TASK REQUIREMENTS: Word for word, restate the lines from the start of the data below through the line containing "STRIP_AIM = (-0.1, 0, 0.05)".
[Start AVAILABLE DATA]
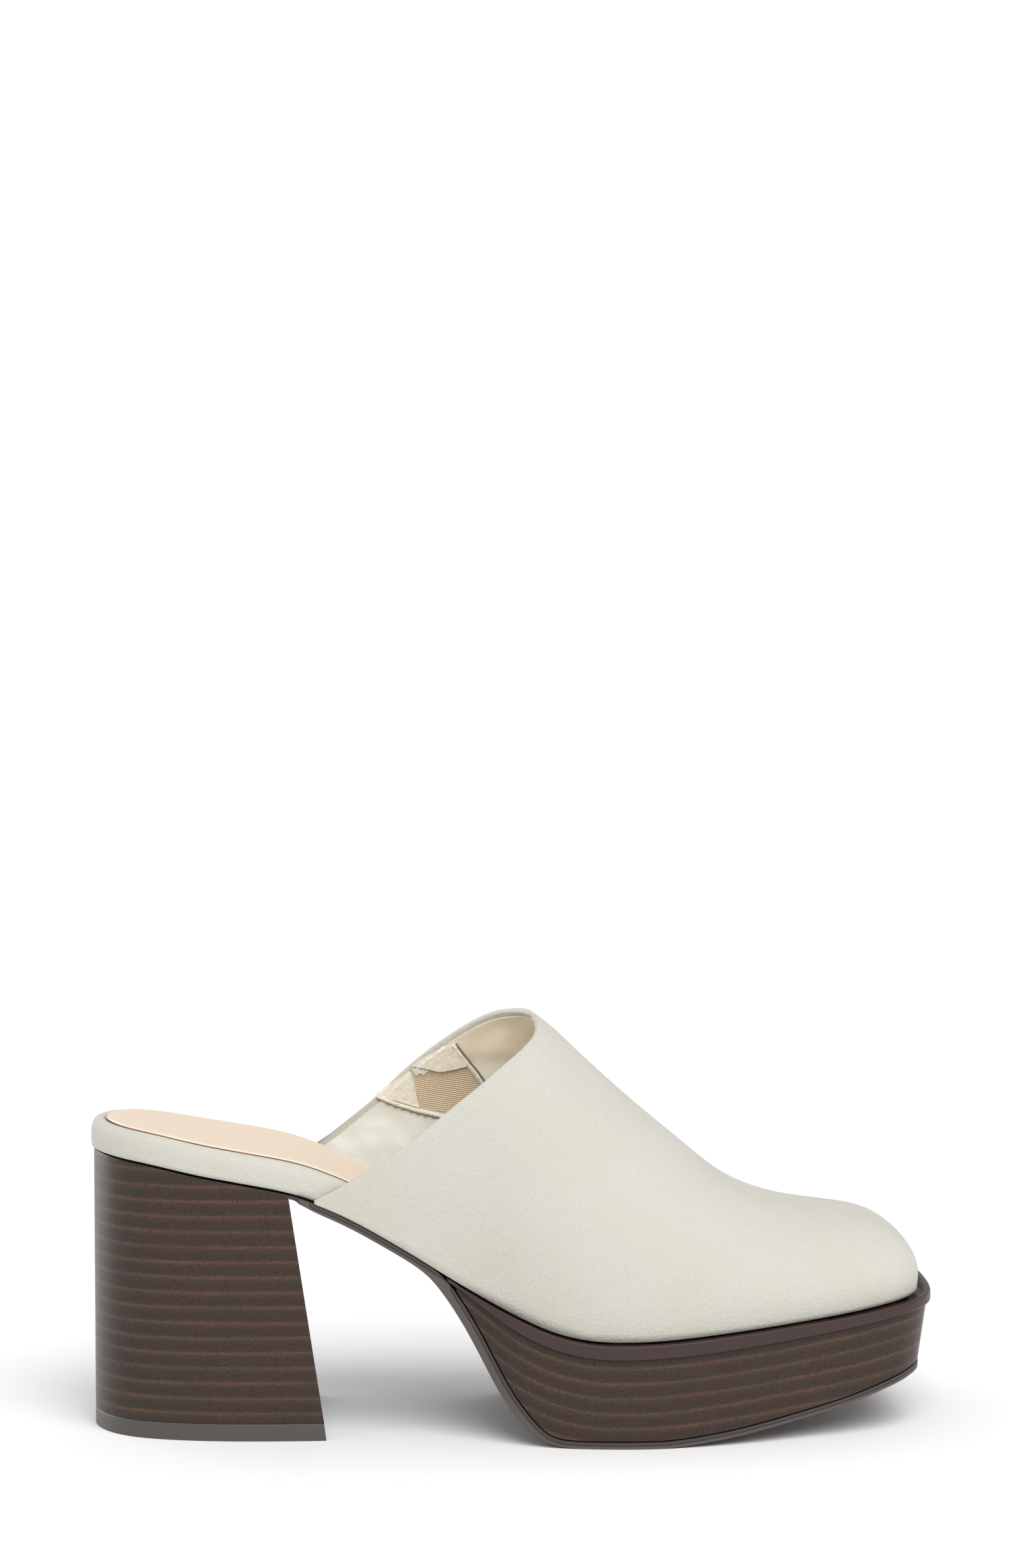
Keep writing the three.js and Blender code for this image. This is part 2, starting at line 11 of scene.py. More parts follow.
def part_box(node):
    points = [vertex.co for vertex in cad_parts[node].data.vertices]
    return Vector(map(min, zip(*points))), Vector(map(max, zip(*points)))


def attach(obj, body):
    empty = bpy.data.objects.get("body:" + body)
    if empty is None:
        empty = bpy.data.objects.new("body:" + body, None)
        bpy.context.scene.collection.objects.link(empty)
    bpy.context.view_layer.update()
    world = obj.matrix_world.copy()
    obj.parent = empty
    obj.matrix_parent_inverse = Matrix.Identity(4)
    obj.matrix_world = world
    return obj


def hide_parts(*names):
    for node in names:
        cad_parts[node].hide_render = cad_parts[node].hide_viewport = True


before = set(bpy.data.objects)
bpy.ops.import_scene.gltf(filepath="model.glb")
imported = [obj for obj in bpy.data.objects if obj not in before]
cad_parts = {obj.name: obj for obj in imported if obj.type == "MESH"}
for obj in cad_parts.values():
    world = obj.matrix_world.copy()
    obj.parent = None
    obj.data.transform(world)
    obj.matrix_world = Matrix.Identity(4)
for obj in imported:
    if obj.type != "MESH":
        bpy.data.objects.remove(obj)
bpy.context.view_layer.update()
MM = 0.001


# Camera, floor and light
# A long lens from a little above the outer side, over a white floor that runs off into white,
# with one large soft light overhead, an even fill and a strip behind the heel for its gloss.
CAMERA_TURN = math.radians(5)
CAMERA_DROP = math.radians(4.565)
CAMERA_PLACE = (-98.5 * MM, -1122.4 * MM, 274.4 * MM)
LENS = 90.1
FLOOR_SIZE = 60
FLOOR_WHITE = (0.95, 0.95, 0.95)
FILL_LIGHT = 0.6  # strength of the white all round, as light on the shoe
FILL_SEEN = 1.05  # the same where the camera looks straight at it
OVERHEAD_POWER = 2.15
OVERHEAD_SPREAD = math.radians(48)
OVERHEAD_TILT = (math.radians(36), math.radians(12), 0)
STRIP_POWER = 9
STRIP_WIDTH = 0.5
STRIP_HEIGHT = 0.9
STRIP_PLACE = (-0.75, 0.5, 0.3)
STRIP_AIM = (-0.1, 0, 0.05)  # the back of the heel

camera_data = bpy.data.cameras.new("camera")
camera_data.lens = LENS
camera = bpy.data.objects.new("camera", camera_data)
camera.location = CAMERA_PLACE
camera.rotation_euler = (math.pi / 2 - CAMERA_DROP, 0, -CAMERA_TURN)
bpy.context.collection.objects.link(camera)
bpy.context.scene.camera = camera
bpy.context.scene.view_settings.view_transform = "Standard"


def new_material(name, color, roughness, **sockets):
    """A material whose shader has these fixed values."""
    made = bpy.data.materials.new(name)
    made.use_nodes = True
    shader = made.node_tree.nodes["Principled BSDF"]
    shader.inputs["Base Color"].default_value = (*color, 1)
    shader.inputs["Roughness"].default_value = roughness
    for socket, value in sockets.items():
        shader.inputs[socket.replace("_", " ")].default_value = value
    return made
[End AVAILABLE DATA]
FULL ANSWER:
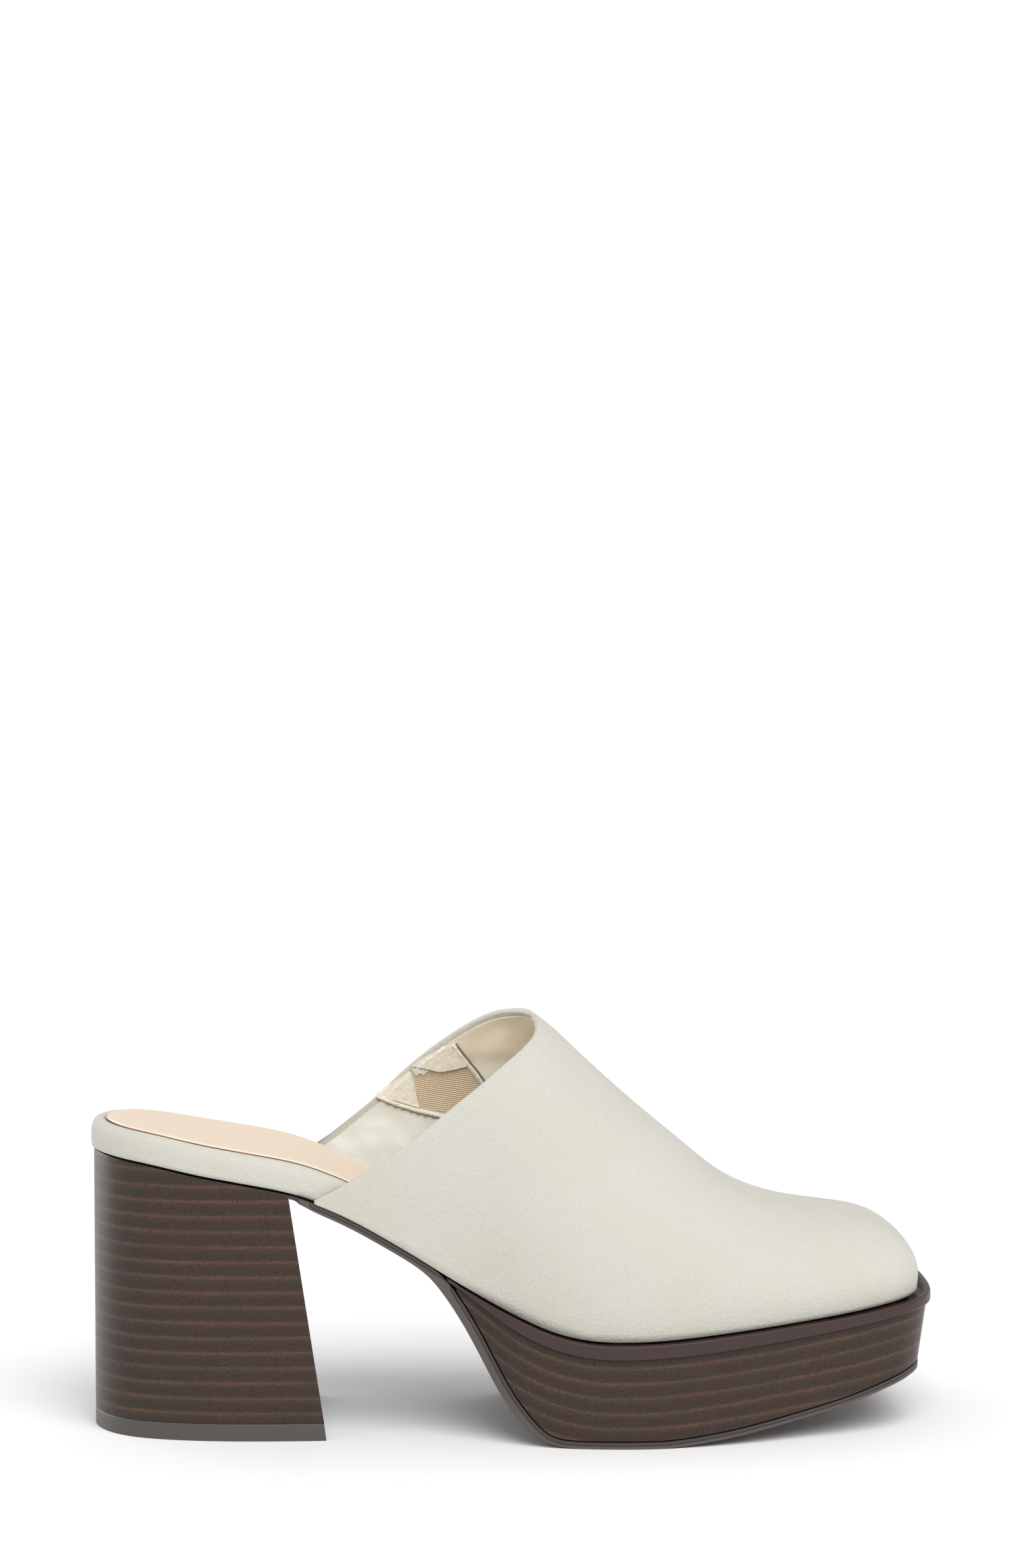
Keep writing the three.js and Blender code for this image. This is part 2, starting at line 11 of scene.py. More parts follow.
def part_box(node):
    points = [vertex.co for vertex in cad_parts[node].data.vertices]
    return Vector(map(min, zip(*points))), Vector(map(max, zip(*points)))


def attach(obj, body):
    empty = bpy.data.objects.get("body:" + body)
    if empty is None:
        empty = bpy.data.objects.new("body:" + body, None)
        bpy.context.scene.collection.objects.link(empty)
    bpy.context.view_layer.update()
    world = obj.matrix_world.copy()
    obj.parent = empty
    obj.matrix_parent_inverse = Matrix.Identity(4)
    obj.matrix_world = world
    return obj


def hide_parts(*names):
    for node in names:
        cad_parts[node].hide_render = cad_parts[node].hide_viewport = True


before = set(bpy.data.objects)
bpy.ops.import_scene.gltf(filepath="model.glb")
imported = [obj for obj in bpy.data.objects if obj not in before]
cad_parts = {obj.name: obj for obj in imported if obj.type == "MESH"}
for obj in cad_parts.values():
    world = obj.matrix_world.copy()
    obj.parent = None
    obj.data.transform(world)
    obj.matrix_world = Matrix.Identity(4)
for obj in imported:
    if obj.type != "MESH":
        bpy.data.objects.remove(obj)
bpy.context.view_layer.update()
MM = 0.001


# Camera, floor and light
# A long lens from a little above the outer side, over a white floor that runs off into white,
# with one large soft light overhead, an even fill and a strip behind the heel for its gloss.
CAMERA_TURN = math.radians(5)
CAMERA_DROP = math.radians(4.565)
CAMERA_PLACE = (-98.5 * MM, -1122.4 * MM, 274.4 * MM)
LENS = 90.1
FLOOR_SIZE = 60
FLOOR_WHITE = (0.95, 0.95, 0.95)
FILL_LIGHT = 0.6  # strength of the white all round, as light on the shoe
FILL_SEEN = 1.05  # the same where the camera looks straight at it
OVERHEAD_POWER = 2.15
OVERHEAD_SPREAD = math.radians(48)
OVERHEAD_TILT = (math.radians(36), math.radians(12), 0)
STRIP_POWER = 9
STRIP_WIDTH = 0.5
STRIP_HEIGHT = 0.9
STRIP_PLACE = (-0.75, 0.5, 0.3)
STRIP_AIM = (-0.1, 0, 0.05)  # the back of the heel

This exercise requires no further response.